**YOUR OBJECTIVE**
Search the listing below for the word "FreeCAD" and copy each line that holds it.

--- start of DATA ---

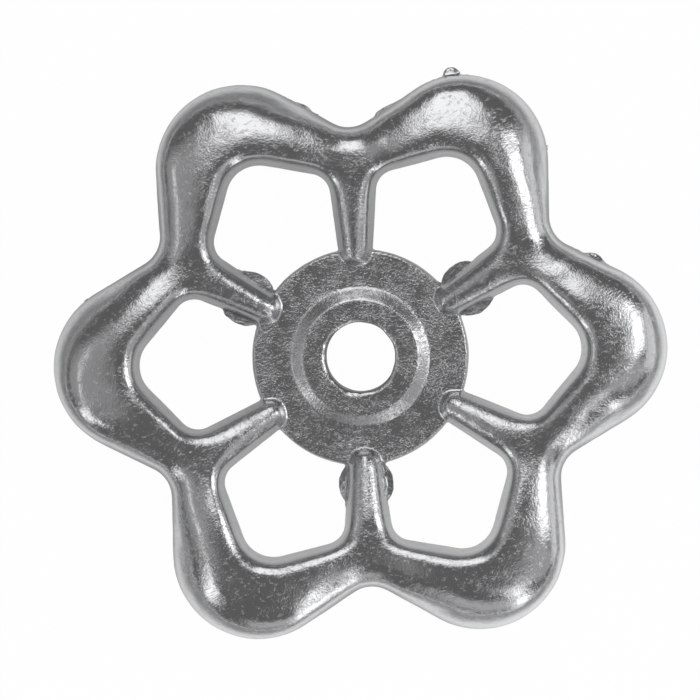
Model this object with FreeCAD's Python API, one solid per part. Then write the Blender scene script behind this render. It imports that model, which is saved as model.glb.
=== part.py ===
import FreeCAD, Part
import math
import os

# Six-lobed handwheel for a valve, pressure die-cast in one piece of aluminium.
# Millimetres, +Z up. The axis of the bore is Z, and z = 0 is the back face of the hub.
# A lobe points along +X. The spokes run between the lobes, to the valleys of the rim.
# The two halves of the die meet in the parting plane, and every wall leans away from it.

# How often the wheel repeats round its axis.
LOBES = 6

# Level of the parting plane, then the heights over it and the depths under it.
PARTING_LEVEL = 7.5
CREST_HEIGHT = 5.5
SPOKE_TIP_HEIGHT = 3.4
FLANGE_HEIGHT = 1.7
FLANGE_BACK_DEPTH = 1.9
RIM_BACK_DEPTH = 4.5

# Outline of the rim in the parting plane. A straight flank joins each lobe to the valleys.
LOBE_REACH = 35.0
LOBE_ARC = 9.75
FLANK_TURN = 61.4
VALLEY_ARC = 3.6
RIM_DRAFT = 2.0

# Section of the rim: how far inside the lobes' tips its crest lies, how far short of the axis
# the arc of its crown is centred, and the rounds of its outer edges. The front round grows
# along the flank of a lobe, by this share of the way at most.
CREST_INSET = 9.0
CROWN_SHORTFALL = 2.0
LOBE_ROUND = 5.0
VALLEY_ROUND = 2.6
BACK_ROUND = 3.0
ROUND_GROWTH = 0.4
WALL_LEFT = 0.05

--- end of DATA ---

**FINISHED TASK**
Model this object with FreeCAD's Python API, one solid per part. Then write the Blender scene script behind this render. It imports that model, which is saved as model.glb.
import FreeCAD, Part